* **WHAT IS NEEDED**:
Exactly how many lines have the word "bodies"? Answer with the bare number.

* **LISTING**:
——

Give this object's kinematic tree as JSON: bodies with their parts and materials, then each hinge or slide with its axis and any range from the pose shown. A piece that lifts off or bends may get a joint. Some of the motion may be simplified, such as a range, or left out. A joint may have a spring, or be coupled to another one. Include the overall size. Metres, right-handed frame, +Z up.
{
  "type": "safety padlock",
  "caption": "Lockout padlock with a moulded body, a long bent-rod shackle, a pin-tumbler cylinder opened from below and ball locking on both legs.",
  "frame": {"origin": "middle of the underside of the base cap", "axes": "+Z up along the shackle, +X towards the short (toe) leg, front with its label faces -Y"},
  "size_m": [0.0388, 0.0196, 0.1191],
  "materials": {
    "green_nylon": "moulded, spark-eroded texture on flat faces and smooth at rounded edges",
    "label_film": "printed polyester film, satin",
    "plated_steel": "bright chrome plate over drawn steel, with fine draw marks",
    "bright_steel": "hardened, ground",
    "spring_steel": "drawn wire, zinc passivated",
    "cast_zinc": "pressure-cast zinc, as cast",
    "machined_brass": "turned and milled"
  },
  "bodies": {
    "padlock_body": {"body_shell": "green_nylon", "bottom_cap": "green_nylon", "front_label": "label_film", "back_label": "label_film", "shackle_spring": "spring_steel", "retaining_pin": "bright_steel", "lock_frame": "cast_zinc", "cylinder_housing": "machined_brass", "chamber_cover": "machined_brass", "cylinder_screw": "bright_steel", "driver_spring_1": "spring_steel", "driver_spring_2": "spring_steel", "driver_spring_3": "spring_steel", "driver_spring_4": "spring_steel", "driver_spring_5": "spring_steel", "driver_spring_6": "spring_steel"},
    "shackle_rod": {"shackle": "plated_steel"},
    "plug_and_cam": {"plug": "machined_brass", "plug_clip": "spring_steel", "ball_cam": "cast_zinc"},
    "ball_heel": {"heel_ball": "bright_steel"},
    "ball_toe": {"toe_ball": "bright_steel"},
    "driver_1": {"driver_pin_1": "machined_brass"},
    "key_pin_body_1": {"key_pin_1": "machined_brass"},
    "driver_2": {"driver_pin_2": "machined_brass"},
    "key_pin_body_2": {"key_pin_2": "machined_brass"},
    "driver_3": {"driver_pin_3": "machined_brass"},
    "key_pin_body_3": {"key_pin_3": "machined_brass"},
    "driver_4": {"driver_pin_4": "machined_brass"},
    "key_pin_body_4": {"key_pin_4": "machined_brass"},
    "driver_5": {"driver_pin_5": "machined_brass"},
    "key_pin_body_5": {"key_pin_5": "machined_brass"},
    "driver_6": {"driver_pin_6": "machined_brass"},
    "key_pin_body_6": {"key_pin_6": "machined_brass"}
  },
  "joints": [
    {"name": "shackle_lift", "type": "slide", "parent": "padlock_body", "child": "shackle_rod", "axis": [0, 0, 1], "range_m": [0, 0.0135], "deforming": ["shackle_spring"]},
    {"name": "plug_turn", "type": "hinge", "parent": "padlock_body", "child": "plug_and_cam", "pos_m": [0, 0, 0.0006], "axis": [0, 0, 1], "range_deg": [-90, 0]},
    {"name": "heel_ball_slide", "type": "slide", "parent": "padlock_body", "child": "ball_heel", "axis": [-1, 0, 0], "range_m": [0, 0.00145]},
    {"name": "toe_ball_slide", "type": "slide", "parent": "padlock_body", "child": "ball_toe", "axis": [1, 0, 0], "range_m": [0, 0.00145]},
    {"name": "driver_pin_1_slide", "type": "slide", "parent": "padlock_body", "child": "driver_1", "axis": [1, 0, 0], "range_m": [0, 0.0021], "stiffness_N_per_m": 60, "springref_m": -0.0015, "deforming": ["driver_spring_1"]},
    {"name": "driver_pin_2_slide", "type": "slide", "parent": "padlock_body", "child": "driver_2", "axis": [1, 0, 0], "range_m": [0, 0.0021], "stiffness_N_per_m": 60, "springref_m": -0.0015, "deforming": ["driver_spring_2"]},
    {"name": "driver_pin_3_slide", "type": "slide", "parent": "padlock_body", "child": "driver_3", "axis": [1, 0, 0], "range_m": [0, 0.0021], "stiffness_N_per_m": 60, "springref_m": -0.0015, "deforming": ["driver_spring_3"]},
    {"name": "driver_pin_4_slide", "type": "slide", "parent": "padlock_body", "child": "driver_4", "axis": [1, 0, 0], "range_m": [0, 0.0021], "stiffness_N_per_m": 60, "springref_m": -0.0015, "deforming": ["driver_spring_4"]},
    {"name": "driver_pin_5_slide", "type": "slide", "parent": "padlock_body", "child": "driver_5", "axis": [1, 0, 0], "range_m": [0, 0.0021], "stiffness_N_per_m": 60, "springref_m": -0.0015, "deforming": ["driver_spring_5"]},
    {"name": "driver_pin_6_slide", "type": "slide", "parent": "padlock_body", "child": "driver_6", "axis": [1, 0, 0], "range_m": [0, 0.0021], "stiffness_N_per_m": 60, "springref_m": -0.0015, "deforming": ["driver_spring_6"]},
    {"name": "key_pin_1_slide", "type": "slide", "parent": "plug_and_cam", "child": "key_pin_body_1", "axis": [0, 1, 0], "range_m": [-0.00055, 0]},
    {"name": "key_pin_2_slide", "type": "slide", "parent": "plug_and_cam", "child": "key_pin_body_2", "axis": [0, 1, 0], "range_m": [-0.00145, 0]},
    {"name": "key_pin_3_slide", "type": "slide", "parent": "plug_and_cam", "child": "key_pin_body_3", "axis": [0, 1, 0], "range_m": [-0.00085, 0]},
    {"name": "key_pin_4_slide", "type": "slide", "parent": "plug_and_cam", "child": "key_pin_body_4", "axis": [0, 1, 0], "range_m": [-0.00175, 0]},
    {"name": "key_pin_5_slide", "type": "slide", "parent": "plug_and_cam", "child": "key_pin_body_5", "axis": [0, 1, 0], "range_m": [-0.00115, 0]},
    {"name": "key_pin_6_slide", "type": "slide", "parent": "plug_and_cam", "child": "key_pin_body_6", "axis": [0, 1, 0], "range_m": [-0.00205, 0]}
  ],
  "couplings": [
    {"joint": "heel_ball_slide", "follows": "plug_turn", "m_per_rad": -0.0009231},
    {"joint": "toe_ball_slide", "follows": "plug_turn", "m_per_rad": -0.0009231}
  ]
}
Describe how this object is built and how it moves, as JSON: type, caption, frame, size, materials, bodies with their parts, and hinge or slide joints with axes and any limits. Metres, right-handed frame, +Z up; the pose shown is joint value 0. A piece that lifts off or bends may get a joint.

——

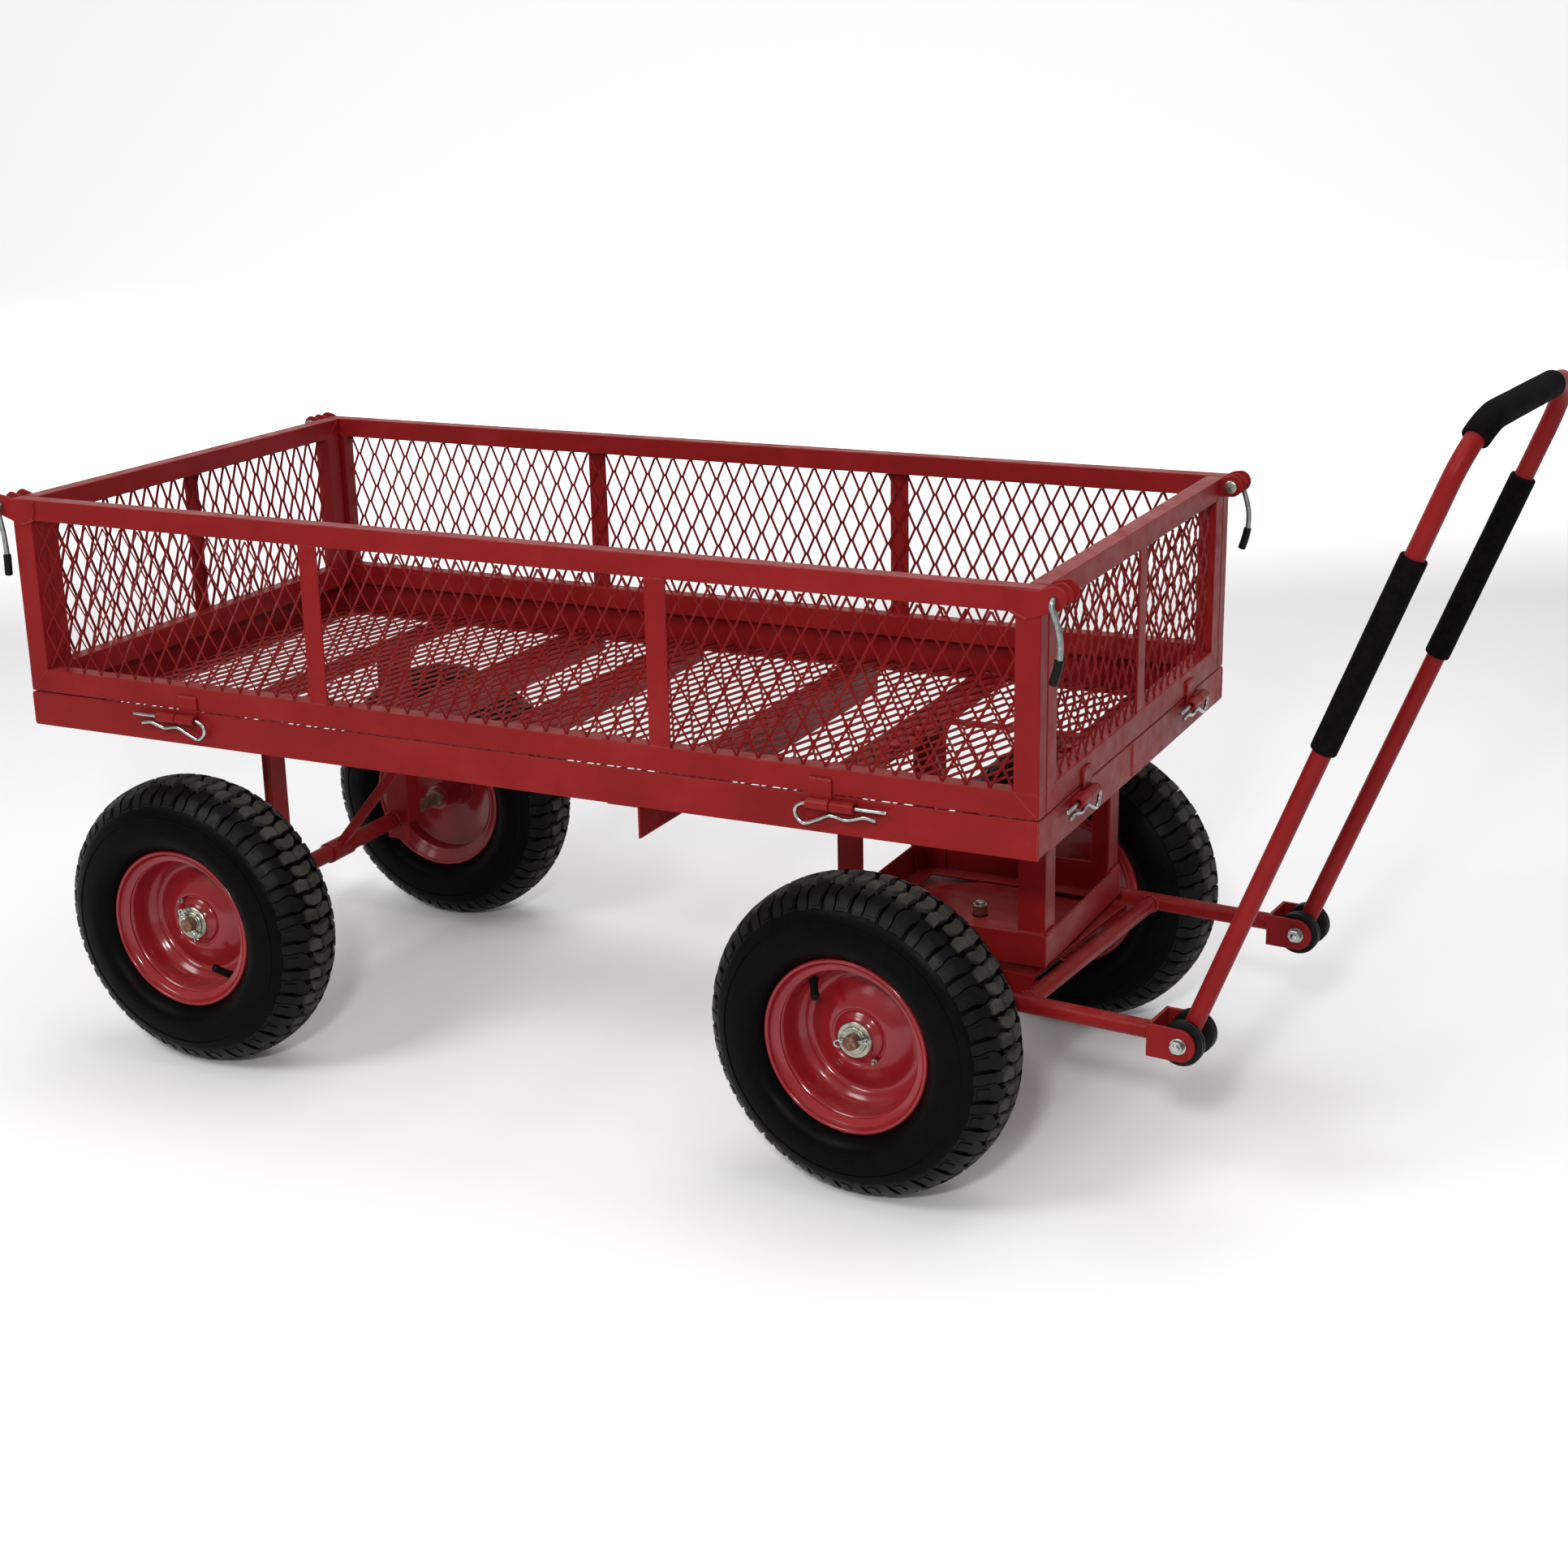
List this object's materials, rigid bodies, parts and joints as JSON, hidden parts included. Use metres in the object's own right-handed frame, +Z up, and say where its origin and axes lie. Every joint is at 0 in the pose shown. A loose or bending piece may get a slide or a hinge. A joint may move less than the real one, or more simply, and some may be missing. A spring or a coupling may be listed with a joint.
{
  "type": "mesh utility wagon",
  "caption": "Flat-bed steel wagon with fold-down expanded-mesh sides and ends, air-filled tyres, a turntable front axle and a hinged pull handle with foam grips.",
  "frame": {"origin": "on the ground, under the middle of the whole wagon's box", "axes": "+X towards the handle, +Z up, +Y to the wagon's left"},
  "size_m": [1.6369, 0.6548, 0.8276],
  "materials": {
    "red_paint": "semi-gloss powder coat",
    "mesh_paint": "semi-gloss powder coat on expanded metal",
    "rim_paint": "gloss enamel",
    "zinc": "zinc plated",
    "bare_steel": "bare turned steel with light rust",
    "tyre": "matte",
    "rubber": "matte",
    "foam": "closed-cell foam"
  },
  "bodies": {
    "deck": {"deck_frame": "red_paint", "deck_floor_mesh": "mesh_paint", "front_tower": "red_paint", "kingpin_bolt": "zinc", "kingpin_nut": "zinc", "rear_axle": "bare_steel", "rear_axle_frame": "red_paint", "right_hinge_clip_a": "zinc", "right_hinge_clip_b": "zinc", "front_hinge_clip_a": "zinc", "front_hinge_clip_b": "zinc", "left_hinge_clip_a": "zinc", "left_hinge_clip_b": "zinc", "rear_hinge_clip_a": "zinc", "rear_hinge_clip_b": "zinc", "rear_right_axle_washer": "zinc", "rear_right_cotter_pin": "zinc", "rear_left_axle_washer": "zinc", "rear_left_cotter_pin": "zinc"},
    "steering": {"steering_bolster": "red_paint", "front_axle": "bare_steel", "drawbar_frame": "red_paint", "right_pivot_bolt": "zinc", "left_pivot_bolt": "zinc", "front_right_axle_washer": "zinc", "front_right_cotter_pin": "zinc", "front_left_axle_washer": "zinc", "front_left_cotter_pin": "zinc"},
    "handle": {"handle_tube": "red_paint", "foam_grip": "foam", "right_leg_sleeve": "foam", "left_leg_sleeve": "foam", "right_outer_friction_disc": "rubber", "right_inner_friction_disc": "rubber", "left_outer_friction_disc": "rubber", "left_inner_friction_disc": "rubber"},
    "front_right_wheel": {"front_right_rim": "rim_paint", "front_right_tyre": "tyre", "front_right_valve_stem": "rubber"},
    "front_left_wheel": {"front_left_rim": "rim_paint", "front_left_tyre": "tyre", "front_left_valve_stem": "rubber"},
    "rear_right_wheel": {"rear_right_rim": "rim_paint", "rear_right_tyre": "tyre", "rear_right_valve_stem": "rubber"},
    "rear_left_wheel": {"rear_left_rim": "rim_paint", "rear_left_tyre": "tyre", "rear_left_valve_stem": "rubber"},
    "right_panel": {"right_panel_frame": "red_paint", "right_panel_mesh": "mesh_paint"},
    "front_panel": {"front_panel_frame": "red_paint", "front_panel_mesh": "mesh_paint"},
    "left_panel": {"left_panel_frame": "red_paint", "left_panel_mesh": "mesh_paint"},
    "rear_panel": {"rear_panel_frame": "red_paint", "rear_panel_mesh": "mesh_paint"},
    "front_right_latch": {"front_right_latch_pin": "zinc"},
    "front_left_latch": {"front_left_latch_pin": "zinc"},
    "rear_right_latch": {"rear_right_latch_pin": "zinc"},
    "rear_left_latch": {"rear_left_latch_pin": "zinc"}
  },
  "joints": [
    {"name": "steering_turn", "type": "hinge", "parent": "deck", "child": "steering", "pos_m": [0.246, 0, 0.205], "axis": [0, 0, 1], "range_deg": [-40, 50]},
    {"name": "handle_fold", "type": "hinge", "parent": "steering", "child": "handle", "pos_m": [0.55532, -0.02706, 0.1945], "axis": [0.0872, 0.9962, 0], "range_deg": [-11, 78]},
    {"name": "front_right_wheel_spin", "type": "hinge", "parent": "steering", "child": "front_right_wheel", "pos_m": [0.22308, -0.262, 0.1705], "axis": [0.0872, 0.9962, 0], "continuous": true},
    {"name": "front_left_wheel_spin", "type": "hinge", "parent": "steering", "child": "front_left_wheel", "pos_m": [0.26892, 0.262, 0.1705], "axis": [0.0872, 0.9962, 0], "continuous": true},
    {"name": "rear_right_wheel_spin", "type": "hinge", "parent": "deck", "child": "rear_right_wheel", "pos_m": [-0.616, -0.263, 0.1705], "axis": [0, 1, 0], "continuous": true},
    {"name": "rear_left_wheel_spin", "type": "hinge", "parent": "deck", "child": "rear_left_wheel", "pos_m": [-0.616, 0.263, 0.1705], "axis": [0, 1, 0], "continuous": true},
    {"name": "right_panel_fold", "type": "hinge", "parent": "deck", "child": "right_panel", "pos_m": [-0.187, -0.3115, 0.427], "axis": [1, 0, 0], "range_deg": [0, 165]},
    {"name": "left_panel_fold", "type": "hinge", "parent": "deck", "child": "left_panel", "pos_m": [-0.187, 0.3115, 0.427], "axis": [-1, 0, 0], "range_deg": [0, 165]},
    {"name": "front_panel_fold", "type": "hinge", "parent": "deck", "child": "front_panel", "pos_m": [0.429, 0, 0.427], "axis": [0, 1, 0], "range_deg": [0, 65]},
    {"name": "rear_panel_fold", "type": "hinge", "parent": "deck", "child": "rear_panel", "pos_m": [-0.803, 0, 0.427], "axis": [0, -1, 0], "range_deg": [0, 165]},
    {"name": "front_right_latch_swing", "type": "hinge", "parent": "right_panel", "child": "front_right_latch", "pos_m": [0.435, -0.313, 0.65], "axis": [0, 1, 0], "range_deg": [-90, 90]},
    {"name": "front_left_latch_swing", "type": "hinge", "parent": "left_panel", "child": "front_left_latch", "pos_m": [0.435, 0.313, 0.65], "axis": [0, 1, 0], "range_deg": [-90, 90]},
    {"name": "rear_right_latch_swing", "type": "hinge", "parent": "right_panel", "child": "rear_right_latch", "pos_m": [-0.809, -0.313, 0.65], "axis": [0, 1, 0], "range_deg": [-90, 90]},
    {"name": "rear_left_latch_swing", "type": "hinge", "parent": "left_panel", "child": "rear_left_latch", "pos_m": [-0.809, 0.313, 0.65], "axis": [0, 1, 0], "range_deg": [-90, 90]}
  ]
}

——

* **EXPECTED ANSWER**:
5